★★★★
The boldest horror of the year just dropped, and it’s a funny, freaky, cosmic nightmare that feels like it’s watching you back.
Buffet Infinity, directed by Canadian Simon Glassman, stitches together hundreds of hours of low‑budget local TV spots – insurance ads, used‑car pitches, news reports and insurgent religious transmissions – to weave a darkly comedic horror story.
(This is a film best seen cold, so if it’s already on your watchlist you may wish to stop here and clamp your hands over your ears… but for those who wish to know more, read on…)

At first presented as a stream of unrelated, VHS-grained televisual ephemera, Buffet Infinity slowly lets its narrative emerge. Passing references in local commercials begin to overlap: two rival eateries in the fictional Westridge County start responding to each other, their escalating feud threaded through public access promos and late-night ad slots. As their rivalry grows, so too do the mentions of a widening sinkhole and a spreading religious cult. Something strange is happening in this small town – and at the centre of it all is the mysterious, ever-evolving diner known as Buffet Infinity.
Glassman’s cinematic curveball mixes post-Lovecraftian horror and broad cable TV satire to deliver the Found Footage genre the shot in the arm it needed. As a response to our current geopolitical mess, it’s particularly prescient; the horror emerges from the blandly reassuring background noise of capitalism, and by the time it surrounds us it’s too late – the nightmare has already corrupted the very fabric of the town, the film, and maybe reality itself.
To say much more about the plot would spoil the fun, but for me this is the funniest and most formally inventive horror film of the year.

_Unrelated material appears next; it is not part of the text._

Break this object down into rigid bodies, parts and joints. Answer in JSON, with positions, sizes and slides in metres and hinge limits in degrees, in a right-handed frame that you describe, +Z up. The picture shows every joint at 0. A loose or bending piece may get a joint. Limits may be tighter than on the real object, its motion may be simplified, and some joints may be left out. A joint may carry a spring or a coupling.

If you’re drawn to horror that infects and warps the structure it inhabits, this is essential viewing. It’s House of Leaves by way of late-night infomercials, or Alan Resnick’s cursed Adult Swim spots metastasised to feature length.
Easily the most distinctive horror film I’ve seen all year, this is a must-watch for fans of found footage experiments. Genre lovers with an insatiable hunger for the unusual should take a trip to Buffet Infinity, the perky apocalypse conveniently unfolding just off the highway, where “all you can eat” might just include your mind. Convenient parking out front.
Buffet Infinity played at Montreal’s Fantasia Film Festival last night. Good news for those outside Canada- it’s already been picked up by Yellow Veil Pictures for a release to come.